§ **Exercise goal**: Where does the string "code" appear in the records? Copy every line that contains it.

§ **Given data**:
#####
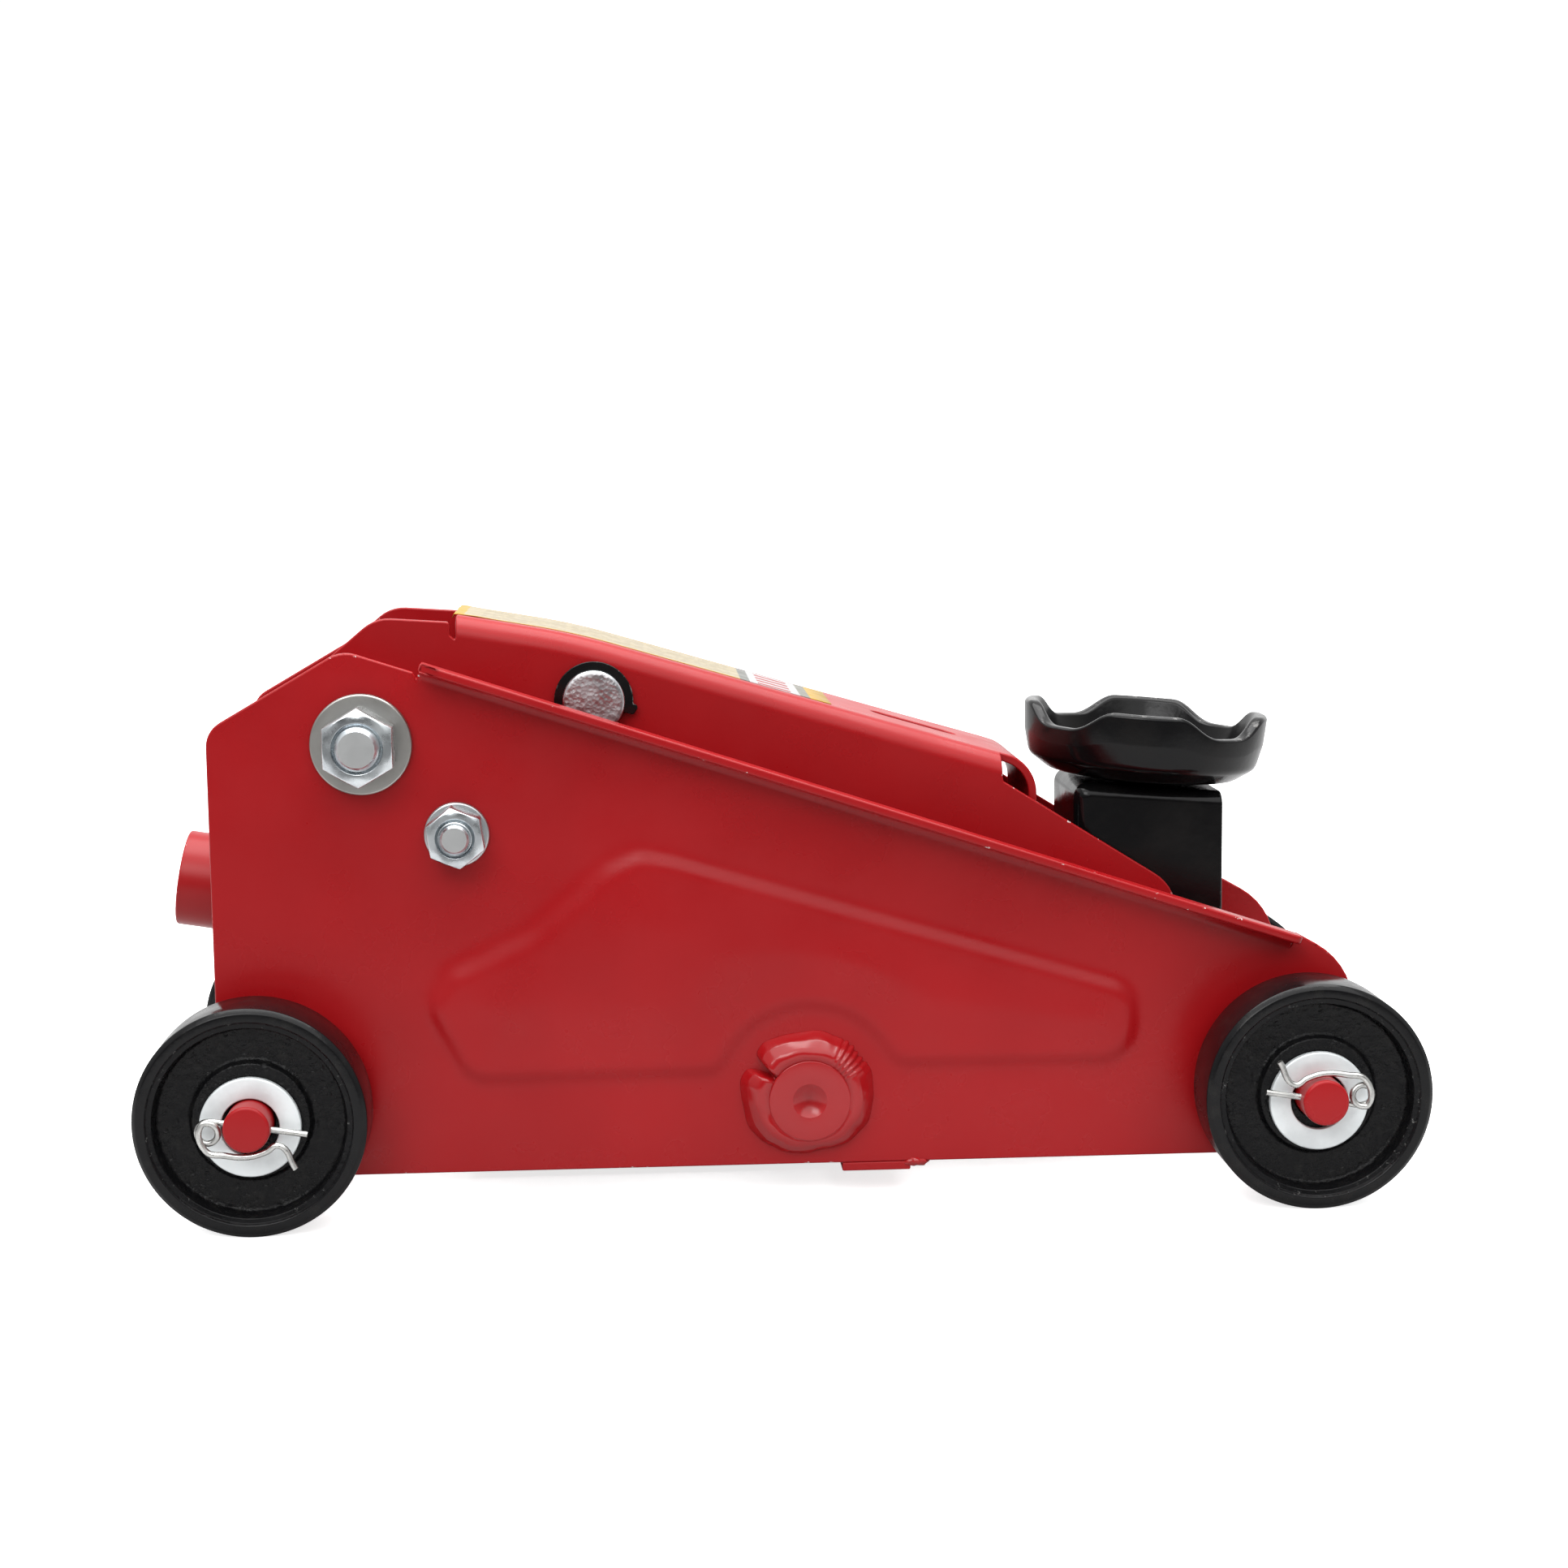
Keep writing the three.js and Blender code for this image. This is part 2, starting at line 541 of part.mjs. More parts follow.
#####
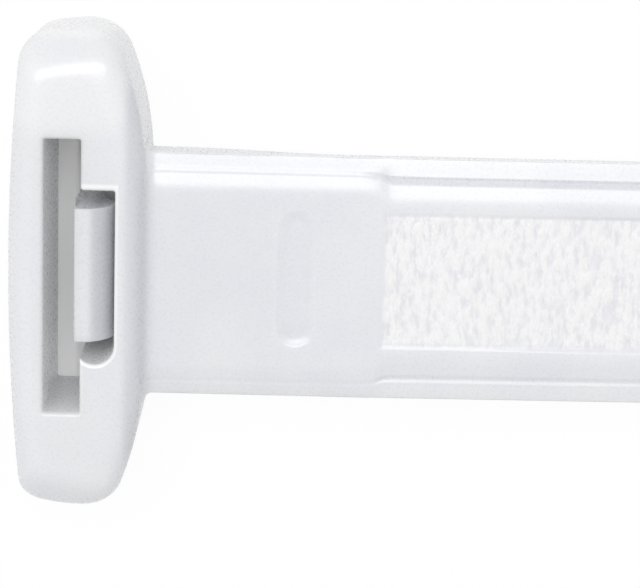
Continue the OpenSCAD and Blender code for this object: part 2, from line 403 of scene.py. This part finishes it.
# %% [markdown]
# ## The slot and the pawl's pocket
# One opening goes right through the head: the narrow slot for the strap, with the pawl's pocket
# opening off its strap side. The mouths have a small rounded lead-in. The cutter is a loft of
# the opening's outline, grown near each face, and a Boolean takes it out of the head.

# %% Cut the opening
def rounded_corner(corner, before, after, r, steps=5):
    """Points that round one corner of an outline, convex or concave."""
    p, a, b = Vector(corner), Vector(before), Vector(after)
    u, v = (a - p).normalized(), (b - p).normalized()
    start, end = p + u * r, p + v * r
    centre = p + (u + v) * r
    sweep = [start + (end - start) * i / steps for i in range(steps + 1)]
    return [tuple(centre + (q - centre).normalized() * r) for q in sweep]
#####
§ **Task output**:
Keep writing the three.js and Blender code for this image. This is part 2, starting at line 541 of part.mjs. More parts follow.
Continue the OpenSCAD and Blender code for this object: part 2, from line 403 of scene.py. This part finishes it.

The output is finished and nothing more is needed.